Nas últimas semanas, três outros potenciais candidatos retiraram as suas candidaturas. O advogado da oposição Khaled Ali, que se destacou por travar uma batalha judicial contra Abdel Fattah al-Sisi, desistiu da corrida acusando as autoridades de perseguição e a Comissão Eleitoral de parcialidade.
Também o antigo primeiro-ministro Ahmed Shafiq – tido como um forte opositor a al-Sissi – desistiu da corrida na semana passada, alegando que, após vários anos no exílio, perdeu a ligação com a realidade egípcia e não seria a pessoa "ideal" para liderar o país neste momento. Antes, tinha sido "persuadido" por membros do Governo a abandonar as ambições presidenciais sob ameaça de um processo legal visando a alegada corrupção durante o período em que foi ministro da Aviação Civil. Nos meios de comunicação pró-Governo, Shafiq foi alvo de várias acusações.
Também o antigo deputado Mohammed Anwar Sadat retirou a sua candidatura, temendo que os seus apoiantes fossem detidos ou intimidados pelas autoridades.
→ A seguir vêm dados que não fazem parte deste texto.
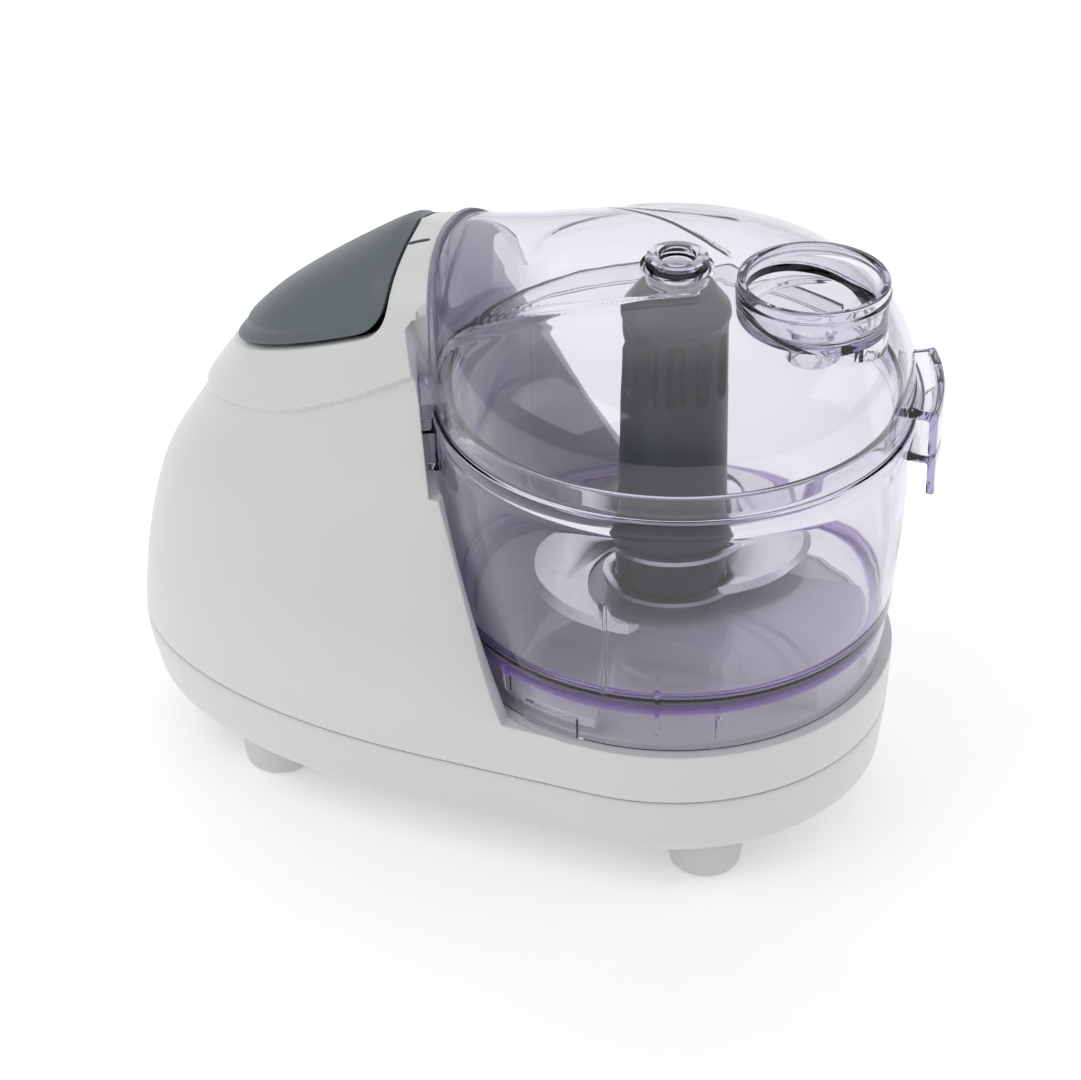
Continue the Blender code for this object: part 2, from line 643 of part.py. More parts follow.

"Egípcios não estão satisfeitos"
O afastamento dos potenciais rivais de al-Sissi e as denúncias de repressão coincidem com o sétimo aniversário do início dos protestos que levaram à queda do Presidente Hosni Mubarak. Sete anos depois, os ativistas dizem que não sobra muito do otimismo dos dias da revolução.
"É um Estado policial extremamente repressivo. Nesse sentido, vai muito além do que acontecia no regime de Mubarak, até 2011", diz Stephen Roll. Segundo o especialista, "o Estado policial está a tentar assegurar um círculo apertado em torno do Presidente al-Sissi".
Ainda de acordo com Stephen Roll, a popularidade do Presidente caiu nos últimos anos, "mas em 2013 houve uma certa euforia, uma esperança de que ele poderia resolver os problemas do país". Entretanto, "muitos egípcios estão provavelmente desiludidos, porque a situação económica da grande maioria piorou substancialmente".
Também a situação dos direitos humanos se deteriorou, segundo a Amnistia Internacional. No seu relatório anual, a organização fala de detenções arbitrárias em massa. Jornalistas, ativistas e manifestantes são os alvos mais frequentes. As forças de segurança são acusadas de torturar detidos e atacar manifestantes. Ao mesmo tempo, nos tribunais civis e militares, correm processos duvidosos e violações dos direitos humanos que não são investigadas. Pelo menos 112 pessoas foram condenadas à pena de morte e executadas em 2017.
Os egípcios, segundo o analista Stephen Roll, não estão satisfeitos e o Governo tem medo que isto possa refletir-se nas urnas. "Há claramente um descontentamento entre a população. Isto explica porque é que o regime está a tentar evitar eleições livres e justas e a eliminar potenciais adversários".
"Por outro lado", pondera o especialista, "muitos egípcios estão fartos" devido à enorme pressão económica. "Depois da desvalorização da moeda em 2016, os preços subiram muito. A luta diária pela sobrevivência pode pôr fim ao ativismo político", avalia Stephen Roll.